▶ Raw data:
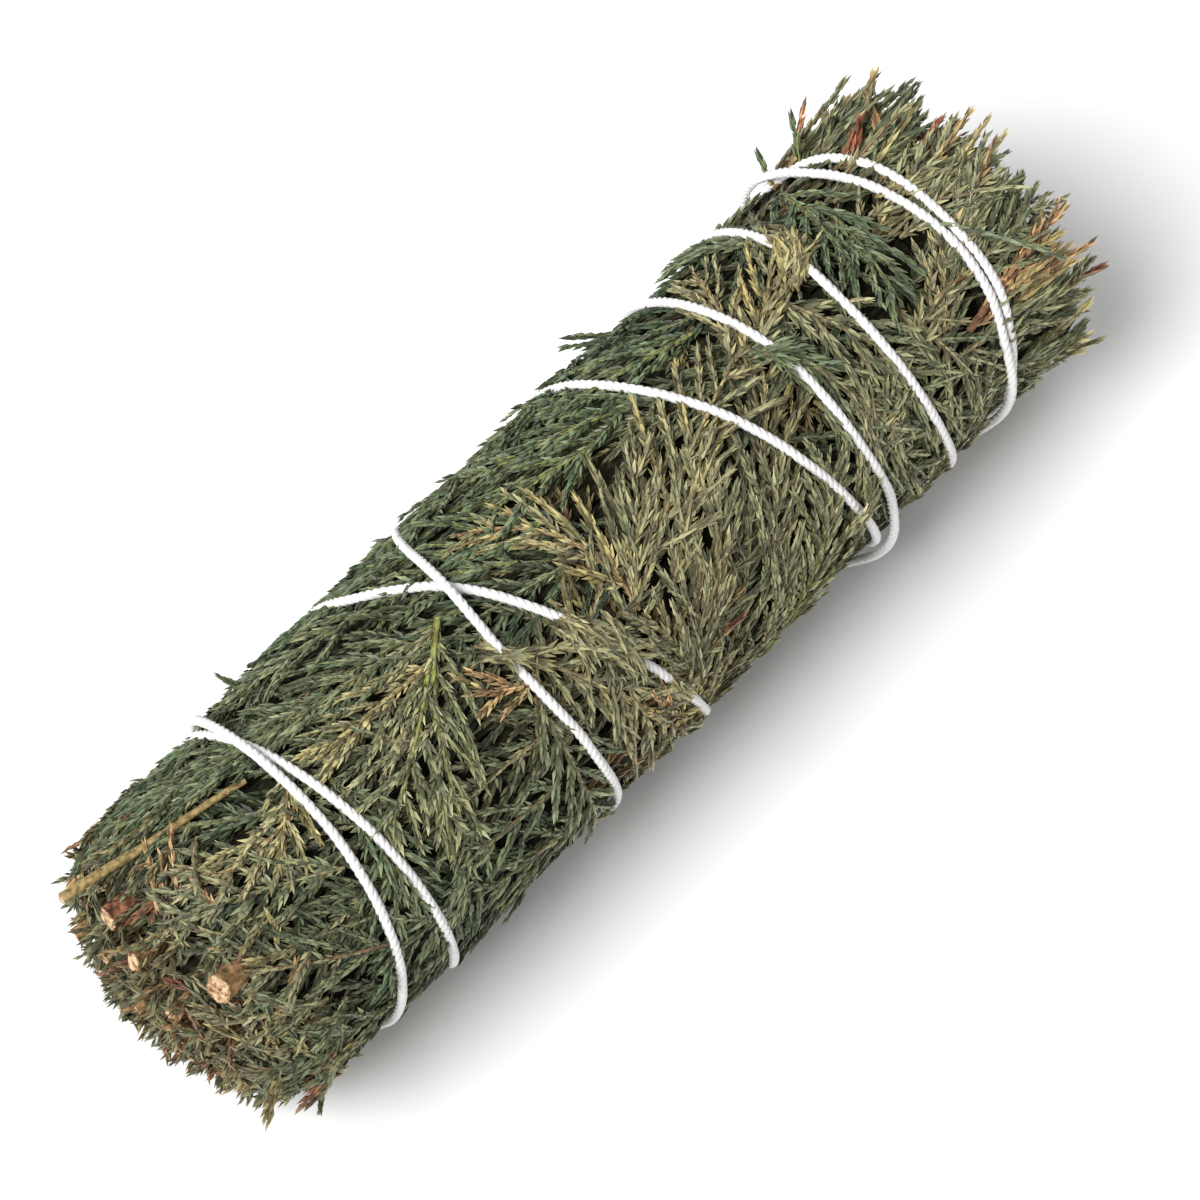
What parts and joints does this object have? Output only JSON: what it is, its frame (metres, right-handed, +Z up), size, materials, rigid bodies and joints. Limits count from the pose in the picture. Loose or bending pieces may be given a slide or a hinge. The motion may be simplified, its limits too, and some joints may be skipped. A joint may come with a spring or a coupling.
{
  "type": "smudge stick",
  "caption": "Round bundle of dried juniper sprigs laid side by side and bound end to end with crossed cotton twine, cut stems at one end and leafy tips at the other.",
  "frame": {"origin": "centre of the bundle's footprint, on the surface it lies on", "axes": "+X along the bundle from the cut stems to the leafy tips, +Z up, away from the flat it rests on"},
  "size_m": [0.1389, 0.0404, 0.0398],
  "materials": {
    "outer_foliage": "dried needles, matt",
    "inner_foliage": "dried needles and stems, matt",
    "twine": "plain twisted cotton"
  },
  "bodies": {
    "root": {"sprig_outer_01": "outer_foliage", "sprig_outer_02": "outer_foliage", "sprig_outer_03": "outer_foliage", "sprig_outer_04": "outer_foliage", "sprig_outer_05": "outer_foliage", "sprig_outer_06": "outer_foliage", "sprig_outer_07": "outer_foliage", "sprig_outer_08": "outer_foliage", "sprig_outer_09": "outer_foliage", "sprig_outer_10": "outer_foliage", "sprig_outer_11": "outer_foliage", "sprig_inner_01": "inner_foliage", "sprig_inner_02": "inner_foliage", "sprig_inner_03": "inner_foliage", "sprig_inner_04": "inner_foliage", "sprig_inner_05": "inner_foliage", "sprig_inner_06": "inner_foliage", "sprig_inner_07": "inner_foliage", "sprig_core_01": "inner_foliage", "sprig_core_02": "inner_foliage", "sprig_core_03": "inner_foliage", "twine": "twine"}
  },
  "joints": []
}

▶ Exercise:
Recopy the whole listing exactly.

▶ The answer:
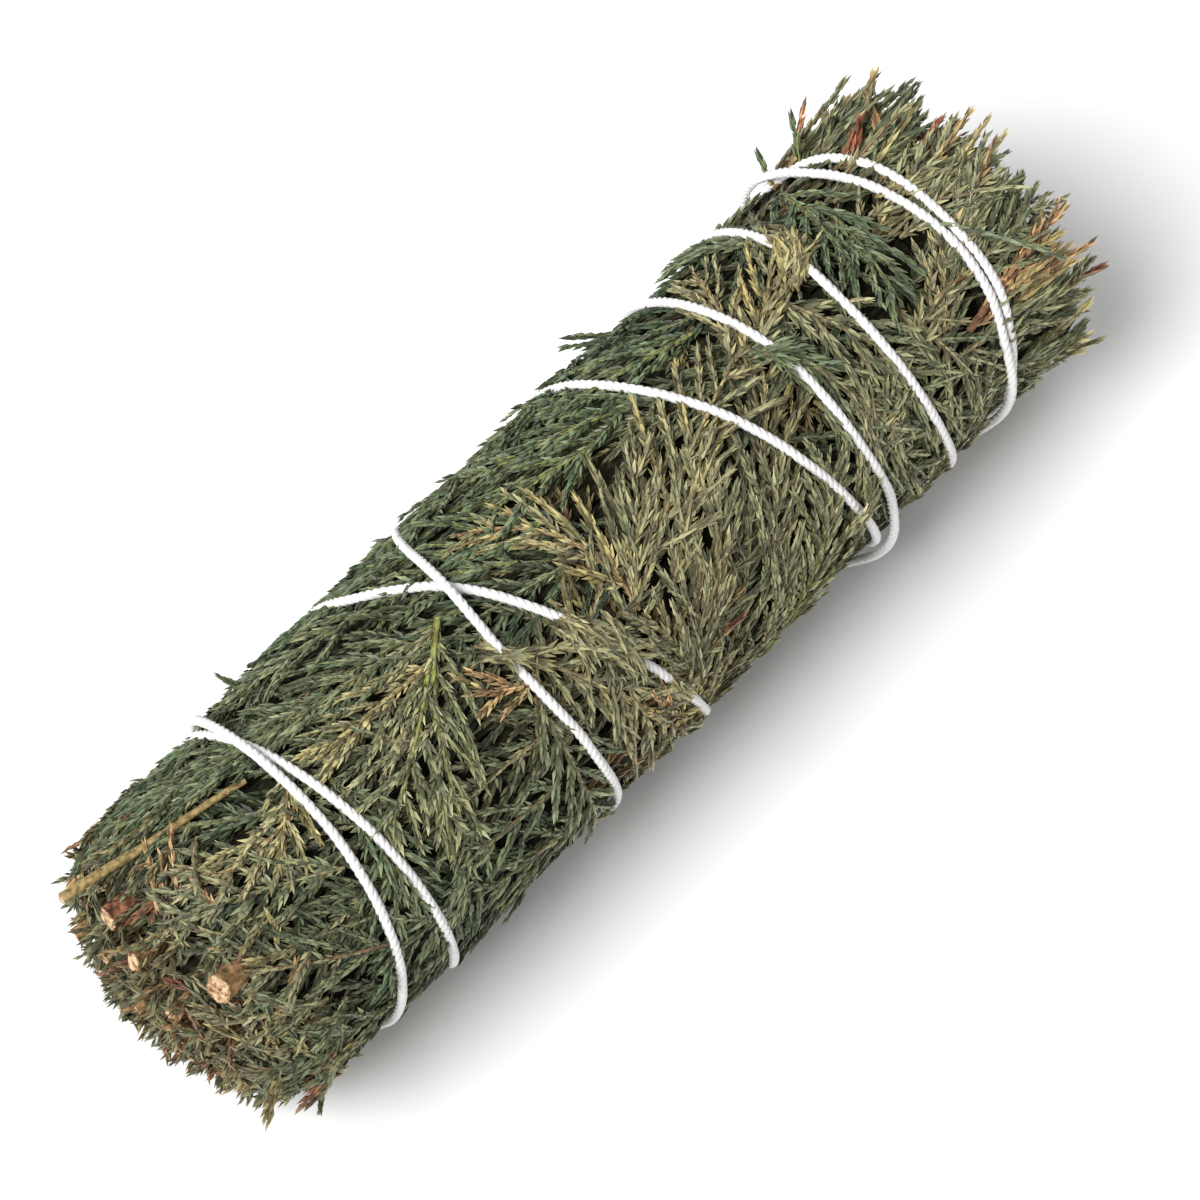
What parts and joints does this object have? Output only JSON: what it is, its frame (metres, right-handed, +Z up), size, materials, rigid bodies and joints. Limits count from the pose in the picture. Loose or bending pieces may be given a slide or a hinge. The motion may be simplified, its limits too, and some joints may be skipped. A joint may come with a spring or a coupling.
{
  "type": "smudge stick",
  "caption": "Round bundle of dried juniper sprigs laid side by side and bound end to end with crossed cotton twine, cut stems at one end and leafy tips at the other.",
  "frame": {"origin": "centre of the bundle's footprint, on the surface it lies on", "axes": "+X along the bundle from the cut stems to the leafy tips, +Z up, away from the flat it rests on"},
  "size_m": [0.1389, 0.0404, 0.0398],
  "materials": {
    "outer_foliage": "dried needles, matt",
    "inner_foliage": "dried needles and stems, matt",
    "twine": "plain twisted cotton"
  },
  "bodies": {
    "root": {"sprig_outer_01": "outer_foliage", "sprig_outer_02": "outer_foliage", "sprig_outer_03": "outer_foliage", "sprig_outer_04": "outer_foliage", "sprig_outer_05": "outer_foliage", "sprig_outer_06": "outer_foliage", "sprig_outer_07": "outer_foliage", "sprig_outer_08": "outer_foliage", "sprig_outer_09": "outer_foliage", "sprig_outer_10": "outer_foliage", "sprig_outer_11": "outer_foliage", "sprig_inner_01": "inner_foliage", "sprig_inner_02": "inner_foliage", "sprig_inner_03": "inner_foliage", "sprig_inner_04": "inner_foliage", "sprig_inner_05": "inner_foliage", "sprig_inner_06": "inner_foliage", "sprig_inner_07": "inner_foliage", "sprig_core_01": "inner_foliage", "sprig_core_02": "inner_foliage", "sprig_core_03": "inner_foliage", "twine": "twine"}
  },
  "joints": []
}